• **What to work on**
Write out every record in full, exactly as written, please.

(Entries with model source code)
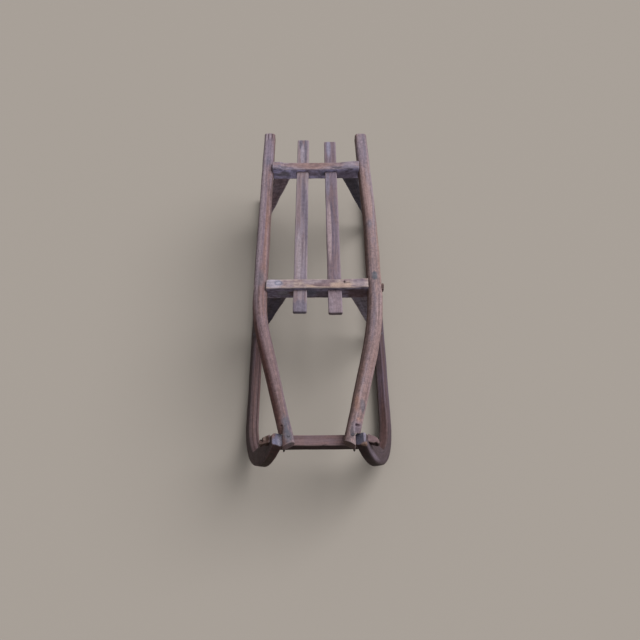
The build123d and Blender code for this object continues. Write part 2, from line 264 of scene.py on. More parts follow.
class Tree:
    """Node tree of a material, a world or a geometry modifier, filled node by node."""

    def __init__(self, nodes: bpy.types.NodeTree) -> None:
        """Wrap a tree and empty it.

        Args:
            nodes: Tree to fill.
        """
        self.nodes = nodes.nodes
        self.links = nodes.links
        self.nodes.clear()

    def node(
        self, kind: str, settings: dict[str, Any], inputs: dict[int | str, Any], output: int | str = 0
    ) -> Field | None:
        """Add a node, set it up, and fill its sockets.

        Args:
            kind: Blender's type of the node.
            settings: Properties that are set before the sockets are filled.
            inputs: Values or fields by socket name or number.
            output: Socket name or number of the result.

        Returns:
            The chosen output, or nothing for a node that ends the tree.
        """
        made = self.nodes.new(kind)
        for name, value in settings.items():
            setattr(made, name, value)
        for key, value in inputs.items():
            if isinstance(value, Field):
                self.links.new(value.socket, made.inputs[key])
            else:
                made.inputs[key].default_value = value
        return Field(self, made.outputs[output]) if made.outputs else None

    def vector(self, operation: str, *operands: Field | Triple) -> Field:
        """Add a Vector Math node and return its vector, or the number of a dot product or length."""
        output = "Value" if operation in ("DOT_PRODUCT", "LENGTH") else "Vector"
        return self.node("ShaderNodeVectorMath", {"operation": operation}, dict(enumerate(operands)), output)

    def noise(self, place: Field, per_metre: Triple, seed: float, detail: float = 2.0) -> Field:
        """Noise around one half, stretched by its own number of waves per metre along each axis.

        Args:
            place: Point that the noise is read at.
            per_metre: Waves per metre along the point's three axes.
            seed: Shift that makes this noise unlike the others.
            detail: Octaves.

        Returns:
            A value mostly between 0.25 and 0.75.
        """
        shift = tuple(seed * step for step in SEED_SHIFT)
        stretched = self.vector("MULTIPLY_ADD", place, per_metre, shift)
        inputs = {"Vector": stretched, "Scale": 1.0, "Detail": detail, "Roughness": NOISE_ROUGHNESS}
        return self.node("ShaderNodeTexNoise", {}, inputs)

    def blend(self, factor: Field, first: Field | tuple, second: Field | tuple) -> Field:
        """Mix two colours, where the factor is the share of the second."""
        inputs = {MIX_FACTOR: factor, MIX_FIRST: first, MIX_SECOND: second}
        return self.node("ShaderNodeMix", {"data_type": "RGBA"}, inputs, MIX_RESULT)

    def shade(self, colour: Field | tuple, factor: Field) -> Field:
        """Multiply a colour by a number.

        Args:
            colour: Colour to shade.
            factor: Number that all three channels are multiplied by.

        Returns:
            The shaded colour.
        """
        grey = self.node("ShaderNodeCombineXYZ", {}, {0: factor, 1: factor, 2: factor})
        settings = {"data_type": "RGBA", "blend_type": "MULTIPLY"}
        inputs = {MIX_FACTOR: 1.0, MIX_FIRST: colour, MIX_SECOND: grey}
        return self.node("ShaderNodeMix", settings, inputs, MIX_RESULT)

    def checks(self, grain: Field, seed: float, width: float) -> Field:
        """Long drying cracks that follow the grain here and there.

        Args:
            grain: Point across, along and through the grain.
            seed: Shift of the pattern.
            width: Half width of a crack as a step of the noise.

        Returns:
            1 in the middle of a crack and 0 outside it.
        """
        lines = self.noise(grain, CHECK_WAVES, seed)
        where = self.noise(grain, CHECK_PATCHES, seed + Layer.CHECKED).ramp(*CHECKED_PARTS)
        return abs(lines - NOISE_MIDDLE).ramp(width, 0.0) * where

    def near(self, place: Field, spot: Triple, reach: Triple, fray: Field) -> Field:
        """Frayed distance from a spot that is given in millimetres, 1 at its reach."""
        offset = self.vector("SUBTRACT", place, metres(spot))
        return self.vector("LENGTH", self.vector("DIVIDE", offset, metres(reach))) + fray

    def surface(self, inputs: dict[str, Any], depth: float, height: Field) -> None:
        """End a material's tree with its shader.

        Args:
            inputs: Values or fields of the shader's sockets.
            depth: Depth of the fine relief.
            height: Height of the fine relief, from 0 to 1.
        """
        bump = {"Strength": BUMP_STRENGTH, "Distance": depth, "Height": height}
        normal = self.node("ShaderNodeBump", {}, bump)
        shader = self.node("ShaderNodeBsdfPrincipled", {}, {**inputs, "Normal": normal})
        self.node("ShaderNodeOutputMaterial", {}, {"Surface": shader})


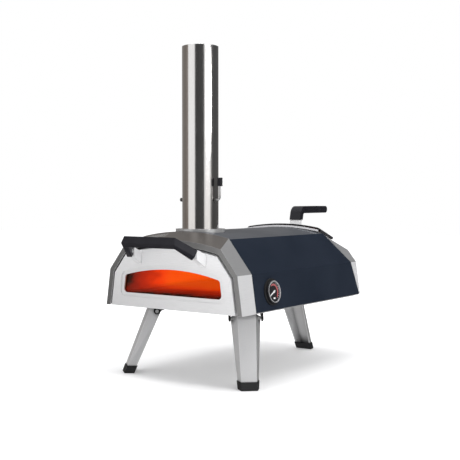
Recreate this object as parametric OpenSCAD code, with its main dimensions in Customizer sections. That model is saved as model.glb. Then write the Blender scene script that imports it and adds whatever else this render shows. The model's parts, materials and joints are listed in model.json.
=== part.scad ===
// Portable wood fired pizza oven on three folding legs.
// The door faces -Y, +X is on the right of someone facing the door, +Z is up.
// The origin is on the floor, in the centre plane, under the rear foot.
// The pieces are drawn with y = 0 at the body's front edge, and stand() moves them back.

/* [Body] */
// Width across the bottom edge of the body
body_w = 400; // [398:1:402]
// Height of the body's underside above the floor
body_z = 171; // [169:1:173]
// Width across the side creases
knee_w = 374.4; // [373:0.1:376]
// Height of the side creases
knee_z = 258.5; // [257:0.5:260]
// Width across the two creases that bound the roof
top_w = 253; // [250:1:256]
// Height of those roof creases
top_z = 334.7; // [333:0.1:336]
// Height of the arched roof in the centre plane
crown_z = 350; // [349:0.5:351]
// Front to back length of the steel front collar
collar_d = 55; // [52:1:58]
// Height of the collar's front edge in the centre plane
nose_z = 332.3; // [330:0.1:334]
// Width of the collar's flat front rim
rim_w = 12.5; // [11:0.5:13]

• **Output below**
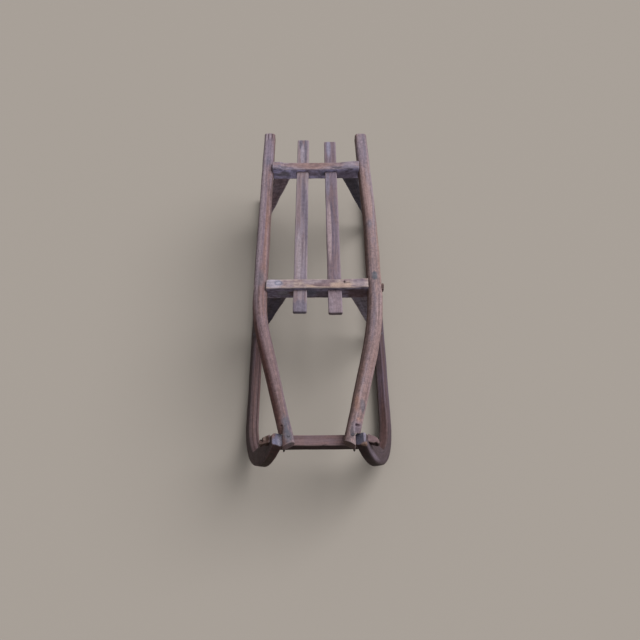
The build123d and Blender code for this object continues. Write part 2, from line 264 of scene.py on. More parts follow.
class Tree:
    """Node tree of a material, a world or a geometry modifier, filled node by node."""

    def __init__(self, nodes: bpy.types.NodeTree) -> None:
        """Wrap a tree and empty it.

        Args:
            nodes: Tree to fill.
        """
        self.nodes = nodes.nodes
        self.links = nodes.links
        self.nodes.clear()

    def node(
        self, kind: str, settings: dict[str, Any], inputs: dict[int | str, Any], output: int | str = 0
    ) -> Field | None:
        """Add a node, set it up, and fill its sockets.

        Args:
            kind: Blender's type of the node.
            settings: Properties that are set before the sockets are filled.
            inputs: Values or fields by socket name or number.
            output: Socket name or number of the result.

        Returns:
            The chosen output, or nothing for a node that ends the tree.
        """
        made = self.nodes.new(kind)
        for name, value in settings.items():
            setattr(made, name, value)
        for key, value in inputs.items():
            if isinstance(value, Field):
                self.links.new(value.socket, made.inputs[key])
            else:
                made.inputs[key].default_value = value
        return Field(self, made.outputs[output]) if made.outputs else None

    def vector(self, operation: str, *operands: Field | Triple) -> Field:
        """Add a Vector Math node and return its vector, or the number of a dot product or length."""
        output = "Value" if operation in ("DOT_PRODUCT", "LENGTH") else "Vector"
        return self.node("ShaderNodeVectorMath", {"operation": operation}, dict(enumerate(operands)), output)

    def noise(self, place: Field, per_metre: Triple, seed: float, detail: float = 2.0) -> Field:
        """Noise around one half, stretched by its own number of waves per metre along each axis.

        Args:
            place: Point that the noise is read at.
            per_metre: Waves per metre along the point's three axes.
            seed: Shift that makes this noise unlike the others.
            detail: Octaves.

        Returns:
            A value mostly between 0.25 and 0.75.
        """
        shift = tuple(seed * step for step in SEED_SHIFT)
        stretched = self.vector("MULTIPLY_ADD", place, per_metre, shift)
        inputs = {"Vector": stretched, "Scale": 1.0, "Detail": detail, "Roughness": NOISE_ROUGHNESS}
        return self.node("ShaderNodeTexNoise", {}, inputs)

    def blend(self, factor: Field, first: Field | tuple, second: Field | tuple) -> Field:
        """Mix two colours, where the factor is the share of the second."""
        inputs = {MIX_FACTOR: factor, MIX_FIRST: first, MIX_SECOND: second}
        return self.node("ShaderNodeMix", {"data_type": "RGBA"}, inputs, MIX_RESULT)

    def shade(self, colour: Field | tuple, factor: Field) -> Field:
        """Multiply a colour by a number.

        Args:
            colour: Colour to shade.
            factor: Number that all three channels are multiplied by.

        Returns:
            The shaded colour.
        """
        grey = self.node("ShaderNodeCombineXYZ", {}, {0: factor, 1: factor, 2: factor})
        settings = {"data_type": "RGBA", "blend_type": "MULTIPLY"}
        inputs = {MIX_FACTOR: 1.0, MIX_FIRST: colour, MIX_SECOND: grey}
        return self.node("ShaderNodeMix", settings, inputs, MIX_RESULT)

    def checks(self, grain: Field, seed: float, width: float) -> Field:
        """Long drying cracks that follow the grain here and there.

        Args:
            grain: Point across, along and through the grain.
            seed: Shift of the pattern.
            width: Half width of a crack as a step of the noise.

        Returns:
            1 in the middle of a crack and 0 outside it.
        """
        lines = self.noise(grain, CHECK_WAVES, seed)
        where = self.noise(grain, CHECK_PATCHES, seed + Layer.CHECKED).ramp(*CHECKED_PARTS)
        return abs(lines - NOISE_MIDDLE).ramp(width, 0.0) * where

    def near(self, place: Field, spot: Triple, reach: Triple, fray: Field) -> Field:
        """Frayed distance from a spot that is given in millimetres, 1 at its reach."""
        offset = self.vector("SUBTRACT", place, metres(spot))
        return self.vector("LENGTH", self.vector("DIVIDE", offset, metres(reach))) + fray

    def surface(self, inputs: dict[str, Any], depth: float, height: Field) -> None:
        """End a material's tree with its shader.

        Args:
            inputs: Values or fields of the shader's sockets.
            depth: Depth of the fine relief.
            height: Height of the fine relief, from 0 to 1.
        """
        bump = {"Strength": BUMP_STRENGTH, "Distance": depth, "Height": height}
        normal = self.node("ShaderNodeBump", {}, bump)
        shader = self.node("ShaderNodeBsdfPrincipled", {}, {**inputs, "Normal": normal})
        self.node("ShaderNodeOutputMaterial", {}, {"Surface": shader})


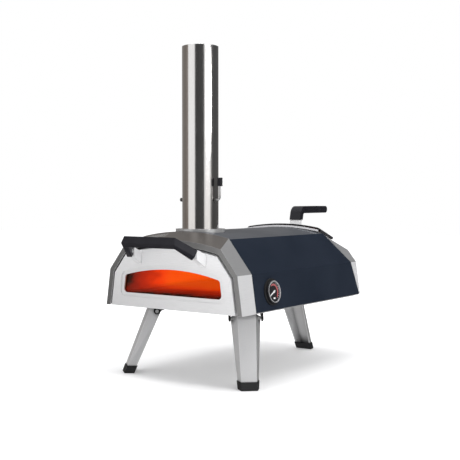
Recreate this object as parametric OpenSCAD code, with its main dimensions in Customizer sections. That model is saved as model.glb. Then write the Blender scene script that imports it and adds whatever else this render shows. The model's parts, materials and joints are listed in model.json.
=== part.scad ===
// Portable wood fired pizza oven on three folding legs.
// The door faces -Y, +X is on the right of someone facing the door, +Z is up.
// The origin is on the floor, in the centre plane, under the rear foot.
// The pieces are drawn with y = 0 at the body's front edge, and stand() moves them back.

/* [Body] */
// Width across the bottom edge of the body
body_w = 400; // [398:1:402]
// Height of the body's underside above the floor
body_z = 171; // [169:1:173]
// Width across the side creases
knee_w = 374.4; // [373:0.1:376]
// Height of the side creases
knee_z = 258.5; // [257:0.5:260]
// Width across the two creases that bound the roof
top_w = 253; // [250:1:256]
// Height of those roof creases
top_z = 334.7; // [333:0.1:336]
// Height of the arched roof in the centre plane
crown_z = 350; // [349:0.5:351]
// Front to back length of the steel front collar
collar_d = 55; // [52:1:58]
// Height of the collar's front edge in the centre plane
nose_z = 332.3; // [330:0.1:334]
// Width of the collar's flat front rim
rim_w = 12.5; // [11:0.5:13]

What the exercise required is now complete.